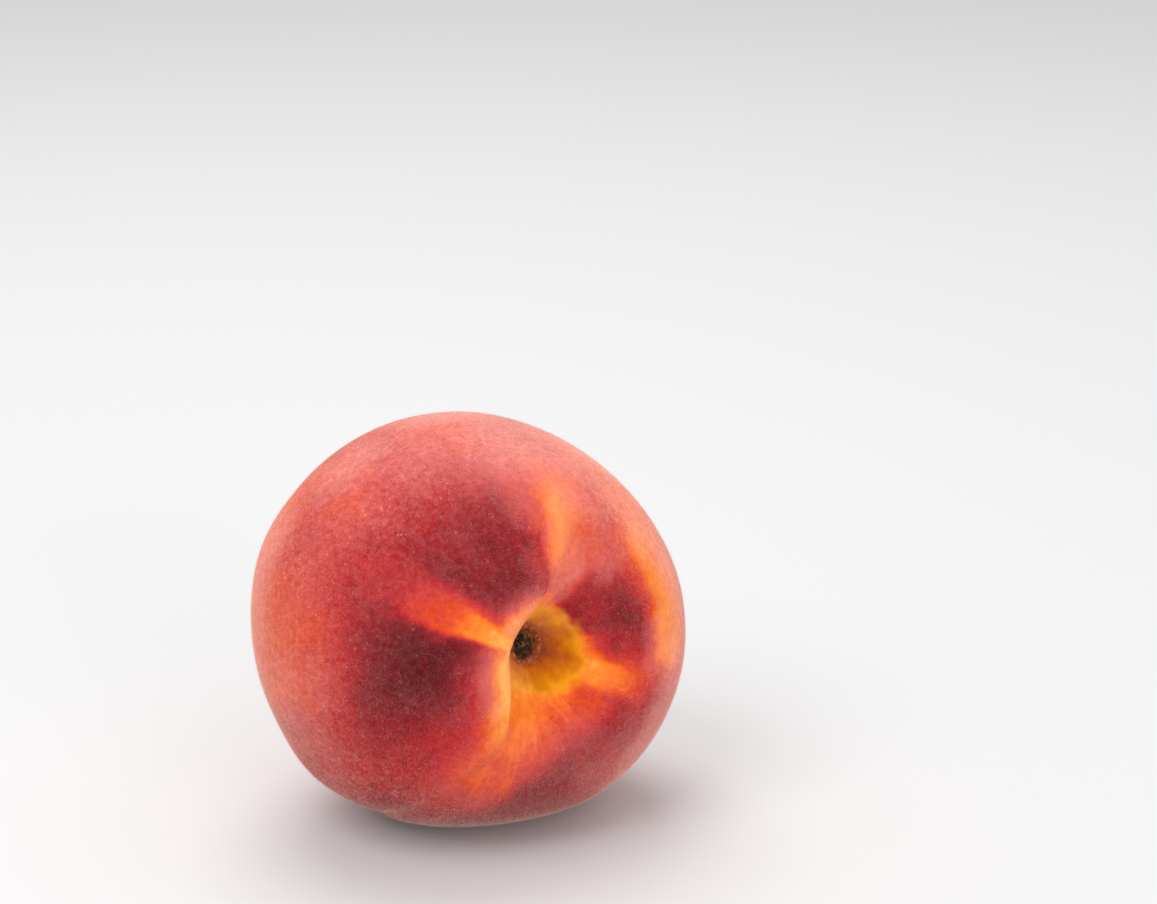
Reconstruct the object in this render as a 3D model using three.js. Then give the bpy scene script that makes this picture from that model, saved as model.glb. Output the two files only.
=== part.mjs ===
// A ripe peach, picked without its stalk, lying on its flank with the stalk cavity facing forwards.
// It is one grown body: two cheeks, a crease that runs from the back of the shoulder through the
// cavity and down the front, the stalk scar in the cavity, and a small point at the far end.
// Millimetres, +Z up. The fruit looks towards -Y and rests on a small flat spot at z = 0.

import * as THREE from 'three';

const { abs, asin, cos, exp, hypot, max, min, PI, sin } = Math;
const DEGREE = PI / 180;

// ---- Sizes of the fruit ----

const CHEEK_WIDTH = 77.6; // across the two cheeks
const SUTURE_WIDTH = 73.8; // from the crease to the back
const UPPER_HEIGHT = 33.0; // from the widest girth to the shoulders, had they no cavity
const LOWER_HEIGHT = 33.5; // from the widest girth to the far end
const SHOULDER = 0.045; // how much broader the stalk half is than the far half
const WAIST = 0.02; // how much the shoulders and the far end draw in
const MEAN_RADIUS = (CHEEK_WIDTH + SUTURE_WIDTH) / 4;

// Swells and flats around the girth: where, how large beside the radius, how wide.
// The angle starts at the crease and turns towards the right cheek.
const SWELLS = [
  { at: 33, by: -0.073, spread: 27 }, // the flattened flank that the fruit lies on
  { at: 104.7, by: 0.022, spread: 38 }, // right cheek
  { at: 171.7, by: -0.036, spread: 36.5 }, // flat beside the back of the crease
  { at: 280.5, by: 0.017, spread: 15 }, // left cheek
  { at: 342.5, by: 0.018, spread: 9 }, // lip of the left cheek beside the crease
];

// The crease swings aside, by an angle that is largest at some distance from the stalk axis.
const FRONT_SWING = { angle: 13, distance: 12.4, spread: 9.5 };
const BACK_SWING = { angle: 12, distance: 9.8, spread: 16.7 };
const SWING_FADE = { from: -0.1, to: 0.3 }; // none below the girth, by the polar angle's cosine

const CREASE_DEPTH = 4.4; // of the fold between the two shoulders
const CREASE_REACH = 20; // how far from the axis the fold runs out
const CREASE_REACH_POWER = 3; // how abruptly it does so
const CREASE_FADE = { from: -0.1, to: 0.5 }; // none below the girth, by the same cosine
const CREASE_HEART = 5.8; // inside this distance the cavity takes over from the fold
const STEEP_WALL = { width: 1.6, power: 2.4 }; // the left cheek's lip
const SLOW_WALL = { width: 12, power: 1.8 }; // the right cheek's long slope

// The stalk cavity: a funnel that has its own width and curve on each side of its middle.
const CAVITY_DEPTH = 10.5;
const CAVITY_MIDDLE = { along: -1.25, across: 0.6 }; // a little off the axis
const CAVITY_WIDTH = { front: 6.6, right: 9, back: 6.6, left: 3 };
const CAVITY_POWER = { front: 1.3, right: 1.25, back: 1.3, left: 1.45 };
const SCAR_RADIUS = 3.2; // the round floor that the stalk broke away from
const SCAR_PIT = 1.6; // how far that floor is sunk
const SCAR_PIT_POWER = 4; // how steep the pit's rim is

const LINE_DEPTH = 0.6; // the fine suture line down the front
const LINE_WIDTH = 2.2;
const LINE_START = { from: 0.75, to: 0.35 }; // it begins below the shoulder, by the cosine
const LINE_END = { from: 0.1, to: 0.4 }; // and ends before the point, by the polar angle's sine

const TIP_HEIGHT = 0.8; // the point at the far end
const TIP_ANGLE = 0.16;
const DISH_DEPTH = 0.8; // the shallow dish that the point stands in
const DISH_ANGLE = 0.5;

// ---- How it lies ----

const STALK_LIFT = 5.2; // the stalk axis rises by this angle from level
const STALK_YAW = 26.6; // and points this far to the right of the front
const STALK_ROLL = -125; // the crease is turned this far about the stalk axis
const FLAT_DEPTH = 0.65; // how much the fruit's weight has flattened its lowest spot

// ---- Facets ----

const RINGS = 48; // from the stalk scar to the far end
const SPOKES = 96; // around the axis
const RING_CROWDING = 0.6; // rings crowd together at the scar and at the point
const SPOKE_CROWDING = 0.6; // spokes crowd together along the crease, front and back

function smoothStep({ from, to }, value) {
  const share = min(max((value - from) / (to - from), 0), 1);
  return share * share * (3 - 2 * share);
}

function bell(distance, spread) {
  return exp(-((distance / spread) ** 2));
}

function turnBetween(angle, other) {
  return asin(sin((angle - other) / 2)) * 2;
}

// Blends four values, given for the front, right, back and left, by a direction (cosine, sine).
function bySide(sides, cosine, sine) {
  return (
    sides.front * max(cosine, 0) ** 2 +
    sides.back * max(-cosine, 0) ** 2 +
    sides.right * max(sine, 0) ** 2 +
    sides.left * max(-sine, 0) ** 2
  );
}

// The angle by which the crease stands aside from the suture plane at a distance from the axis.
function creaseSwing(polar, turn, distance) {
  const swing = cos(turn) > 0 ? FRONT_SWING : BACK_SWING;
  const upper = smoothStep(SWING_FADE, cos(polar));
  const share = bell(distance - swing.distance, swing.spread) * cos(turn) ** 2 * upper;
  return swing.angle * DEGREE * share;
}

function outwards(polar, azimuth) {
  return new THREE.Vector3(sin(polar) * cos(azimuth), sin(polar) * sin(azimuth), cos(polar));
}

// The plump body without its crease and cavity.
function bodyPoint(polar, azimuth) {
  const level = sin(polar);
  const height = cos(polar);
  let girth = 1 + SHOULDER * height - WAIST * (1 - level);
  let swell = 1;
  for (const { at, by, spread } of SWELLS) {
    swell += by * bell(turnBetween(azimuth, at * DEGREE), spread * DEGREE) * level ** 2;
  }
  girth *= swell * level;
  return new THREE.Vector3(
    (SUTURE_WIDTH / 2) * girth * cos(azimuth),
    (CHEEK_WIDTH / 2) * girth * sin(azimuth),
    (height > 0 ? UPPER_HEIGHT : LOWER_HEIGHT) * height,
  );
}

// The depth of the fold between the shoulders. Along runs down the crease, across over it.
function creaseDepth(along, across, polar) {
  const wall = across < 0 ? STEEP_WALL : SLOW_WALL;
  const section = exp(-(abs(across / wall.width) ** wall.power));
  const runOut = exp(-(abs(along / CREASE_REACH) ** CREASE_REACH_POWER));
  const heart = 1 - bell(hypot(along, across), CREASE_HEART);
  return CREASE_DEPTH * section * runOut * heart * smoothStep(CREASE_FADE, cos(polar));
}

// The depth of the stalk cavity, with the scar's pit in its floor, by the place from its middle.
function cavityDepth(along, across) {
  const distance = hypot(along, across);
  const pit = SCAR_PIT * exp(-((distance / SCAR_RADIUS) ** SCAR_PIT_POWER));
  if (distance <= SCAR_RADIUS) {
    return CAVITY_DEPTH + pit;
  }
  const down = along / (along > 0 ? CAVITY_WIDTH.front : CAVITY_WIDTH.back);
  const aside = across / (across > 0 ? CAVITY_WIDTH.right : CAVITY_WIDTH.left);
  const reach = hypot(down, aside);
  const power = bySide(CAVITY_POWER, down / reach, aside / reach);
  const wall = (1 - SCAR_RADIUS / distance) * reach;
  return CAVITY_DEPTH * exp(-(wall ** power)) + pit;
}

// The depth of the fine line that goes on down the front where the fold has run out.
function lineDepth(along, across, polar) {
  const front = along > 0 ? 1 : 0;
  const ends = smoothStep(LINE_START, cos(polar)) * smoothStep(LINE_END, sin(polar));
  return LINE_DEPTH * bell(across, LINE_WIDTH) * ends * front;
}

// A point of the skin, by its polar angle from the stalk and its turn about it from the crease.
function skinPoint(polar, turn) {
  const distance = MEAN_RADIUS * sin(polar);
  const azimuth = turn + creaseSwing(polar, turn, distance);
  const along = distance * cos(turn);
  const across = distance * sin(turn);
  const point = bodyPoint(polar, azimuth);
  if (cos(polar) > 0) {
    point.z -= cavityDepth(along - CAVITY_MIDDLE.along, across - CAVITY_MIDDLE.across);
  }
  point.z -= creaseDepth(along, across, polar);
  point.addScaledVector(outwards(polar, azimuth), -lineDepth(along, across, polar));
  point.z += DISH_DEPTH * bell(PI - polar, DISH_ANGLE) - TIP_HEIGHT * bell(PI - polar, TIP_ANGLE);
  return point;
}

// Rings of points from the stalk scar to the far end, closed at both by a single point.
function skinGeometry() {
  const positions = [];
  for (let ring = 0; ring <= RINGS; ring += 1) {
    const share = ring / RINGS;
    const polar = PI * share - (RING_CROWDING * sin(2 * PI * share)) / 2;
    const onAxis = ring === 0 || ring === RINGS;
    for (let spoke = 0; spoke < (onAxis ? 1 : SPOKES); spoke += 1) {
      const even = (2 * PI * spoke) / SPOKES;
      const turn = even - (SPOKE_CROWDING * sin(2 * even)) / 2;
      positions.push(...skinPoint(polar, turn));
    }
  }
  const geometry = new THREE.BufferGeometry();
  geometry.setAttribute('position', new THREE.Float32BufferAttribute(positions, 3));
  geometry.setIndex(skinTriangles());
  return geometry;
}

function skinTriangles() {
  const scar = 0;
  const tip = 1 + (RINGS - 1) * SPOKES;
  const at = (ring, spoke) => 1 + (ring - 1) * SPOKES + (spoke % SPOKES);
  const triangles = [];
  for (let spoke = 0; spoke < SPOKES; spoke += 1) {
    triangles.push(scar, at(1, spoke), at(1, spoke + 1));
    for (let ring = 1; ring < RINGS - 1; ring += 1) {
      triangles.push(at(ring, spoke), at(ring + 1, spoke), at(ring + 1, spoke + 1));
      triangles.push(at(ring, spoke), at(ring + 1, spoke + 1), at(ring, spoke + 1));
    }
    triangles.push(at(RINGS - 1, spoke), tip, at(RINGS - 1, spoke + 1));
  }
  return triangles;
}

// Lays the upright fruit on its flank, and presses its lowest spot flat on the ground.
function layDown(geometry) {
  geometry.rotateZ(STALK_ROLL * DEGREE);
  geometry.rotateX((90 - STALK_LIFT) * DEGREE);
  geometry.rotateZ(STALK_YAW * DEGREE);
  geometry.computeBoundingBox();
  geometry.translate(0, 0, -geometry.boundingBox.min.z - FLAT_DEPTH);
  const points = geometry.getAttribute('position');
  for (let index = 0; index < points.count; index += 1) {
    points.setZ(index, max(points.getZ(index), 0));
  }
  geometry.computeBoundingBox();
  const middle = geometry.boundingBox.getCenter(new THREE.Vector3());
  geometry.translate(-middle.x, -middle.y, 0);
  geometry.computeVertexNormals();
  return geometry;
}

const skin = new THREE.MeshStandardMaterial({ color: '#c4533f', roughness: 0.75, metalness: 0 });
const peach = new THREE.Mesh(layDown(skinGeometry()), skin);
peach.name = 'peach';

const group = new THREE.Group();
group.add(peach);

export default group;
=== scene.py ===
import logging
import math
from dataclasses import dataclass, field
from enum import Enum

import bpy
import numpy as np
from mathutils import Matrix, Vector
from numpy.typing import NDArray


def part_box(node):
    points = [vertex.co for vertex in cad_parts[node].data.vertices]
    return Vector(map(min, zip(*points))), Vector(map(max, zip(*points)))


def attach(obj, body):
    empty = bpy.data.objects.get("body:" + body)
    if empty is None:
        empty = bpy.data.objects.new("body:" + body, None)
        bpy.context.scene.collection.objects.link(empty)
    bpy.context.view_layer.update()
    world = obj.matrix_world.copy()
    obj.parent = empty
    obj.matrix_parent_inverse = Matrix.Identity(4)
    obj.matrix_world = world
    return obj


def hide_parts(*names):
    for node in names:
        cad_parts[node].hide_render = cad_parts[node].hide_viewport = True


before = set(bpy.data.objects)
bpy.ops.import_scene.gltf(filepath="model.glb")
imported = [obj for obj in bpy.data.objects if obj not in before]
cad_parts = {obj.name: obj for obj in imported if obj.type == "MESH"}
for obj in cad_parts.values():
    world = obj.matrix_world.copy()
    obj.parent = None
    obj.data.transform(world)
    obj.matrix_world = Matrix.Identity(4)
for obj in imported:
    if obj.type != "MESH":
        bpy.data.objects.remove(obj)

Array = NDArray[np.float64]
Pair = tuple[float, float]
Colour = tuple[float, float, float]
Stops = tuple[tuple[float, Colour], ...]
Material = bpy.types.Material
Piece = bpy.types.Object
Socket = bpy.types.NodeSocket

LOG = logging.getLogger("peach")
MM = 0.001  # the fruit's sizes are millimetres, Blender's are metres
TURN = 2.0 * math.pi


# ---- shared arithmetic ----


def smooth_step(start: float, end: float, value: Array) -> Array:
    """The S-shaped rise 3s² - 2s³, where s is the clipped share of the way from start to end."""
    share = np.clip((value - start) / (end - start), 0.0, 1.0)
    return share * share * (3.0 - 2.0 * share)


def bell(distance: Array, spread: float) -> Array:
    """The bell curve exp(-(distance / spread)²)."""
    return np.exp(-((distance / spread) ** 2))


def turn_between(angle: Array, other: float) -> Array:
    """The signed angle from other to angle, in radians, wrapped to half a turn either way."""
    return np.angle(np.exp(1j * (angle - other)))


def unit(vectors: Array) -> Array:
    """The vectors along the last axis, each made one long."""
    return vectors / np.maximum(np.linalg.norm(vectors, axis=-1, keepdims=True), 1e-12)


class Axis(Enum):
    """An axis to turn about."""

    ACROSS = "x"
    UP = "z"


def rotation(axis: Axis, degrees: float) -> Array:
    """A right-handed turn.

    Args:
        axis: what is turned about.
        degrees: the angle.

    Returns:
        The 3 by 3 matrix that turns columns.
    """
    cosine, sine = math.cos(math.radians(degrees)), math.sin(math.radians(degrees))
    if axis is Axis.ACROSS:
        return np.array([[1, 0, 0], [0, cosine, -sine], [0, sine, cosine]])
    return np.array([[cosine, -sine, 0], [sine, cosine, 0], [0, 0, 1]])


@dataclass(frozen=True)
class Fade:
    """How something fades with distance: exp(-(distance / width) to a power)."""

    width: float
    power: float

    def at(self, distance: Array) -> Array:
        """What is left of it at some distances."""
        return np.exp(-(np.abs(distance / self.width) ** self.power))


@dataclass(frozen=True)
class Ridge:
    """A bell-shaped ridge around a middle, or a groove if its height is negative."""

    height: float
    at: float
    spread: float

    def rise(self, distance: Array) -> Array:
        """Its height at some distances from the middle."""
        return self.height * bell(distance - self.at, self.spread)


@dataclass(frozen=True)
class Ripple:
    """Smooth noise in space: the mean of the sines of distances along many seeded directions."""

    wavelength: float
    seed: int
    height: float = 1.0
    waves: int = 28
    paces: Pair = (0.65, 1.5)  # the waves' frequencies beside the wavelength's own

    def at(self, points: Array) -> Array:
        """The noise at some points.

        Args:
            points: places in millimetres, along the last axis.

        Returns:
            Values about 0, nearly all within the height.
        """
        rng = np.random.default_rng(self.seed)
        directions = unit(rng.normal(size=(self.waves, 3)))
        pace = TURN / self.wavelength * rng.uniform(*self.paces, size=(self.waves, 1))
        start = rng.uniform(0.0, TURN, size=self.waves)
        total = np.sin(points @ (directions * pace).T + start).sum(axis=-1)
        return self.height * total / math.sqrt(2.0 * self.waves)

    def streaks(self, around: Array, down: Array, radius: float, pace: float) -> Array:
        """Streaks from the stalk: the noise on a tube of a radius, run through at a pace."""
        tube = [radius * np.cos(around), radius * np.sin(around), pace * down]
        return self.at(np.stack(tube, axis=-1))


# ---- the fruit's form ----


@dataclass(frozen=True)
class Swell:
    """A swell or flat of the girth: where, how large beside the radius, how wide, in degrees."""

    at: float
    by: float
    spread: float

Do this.
Exactly as written, quote the lines from the one that has "on the ground." down to the one that has "obj.matrix_world = world", and include both.

Correct result.
// Lays the upright fruit on its flank, and presses its lowest spot flat on the ground.
function layDown(geometry) {
  geometry.rotateZ(STALK_ROLL * DEGREE);
  geometry.rotateX((90 - STALK_LIFT) * DEGREE);
  geometry.rotateZ(STALK_YAW * DEGREE);
  geometry.computeBoundingBox();
  geometry.translate(0, 0, -geometry.boundingBox.min.z - FLAT_DEPTH);
  const points = geometry.getAttribute('position');
  for (let index = 0; index < points.count; index += 1) {
    points.setZ(index, max(points.getZ(index), 0));
  }
  geometry.computeBoundingBox();
  const middle = geometry.boundingBox.getCenter(new THREE.Vector3());
  geometry.translate(-middle.x, -middle.y, 0);
  geometry.computeVertexNormals();
  return geometry;
}

const skin = new THREE.MeshStandardMaterial({ color: '#c4533f', roughness: 0.75, metalness: 0 });
const peach = new THREE.Mesh(layDown(skinGeometry()), skin);
peach.name = 'peach';

const group = new THREE.Group();
group.add(peach);

export default group;
=== scene.py ===
import logging
import math
from dataclasses import dataclass, field
from enum import Enum

import bpy
import numpy as np
from mathutils import Matrix, Vector
from numpy.typing import NDArray


def part_box(node):
    points = [vertex.co for vertex in cad_parts[node].data.vertices]
    return Vector(map(min, zip(*points))), Vector(map(max, zip(*points)))


def attach(obj, body):
    empty = bpy.data.objects.get("body:" + body)
    if empty is None:
        empty = bpy.data.objects.new("body:" + body, None)
        bpy.context.scene.collection.objects.link(empty)
    bpy.context.view_layer.update()
    world = obj.matrix_world.copy()
    obj.parent = empty
    obj.matrix_parent_inverse = Matrix.Identity(4)
    obj.matrix_world = world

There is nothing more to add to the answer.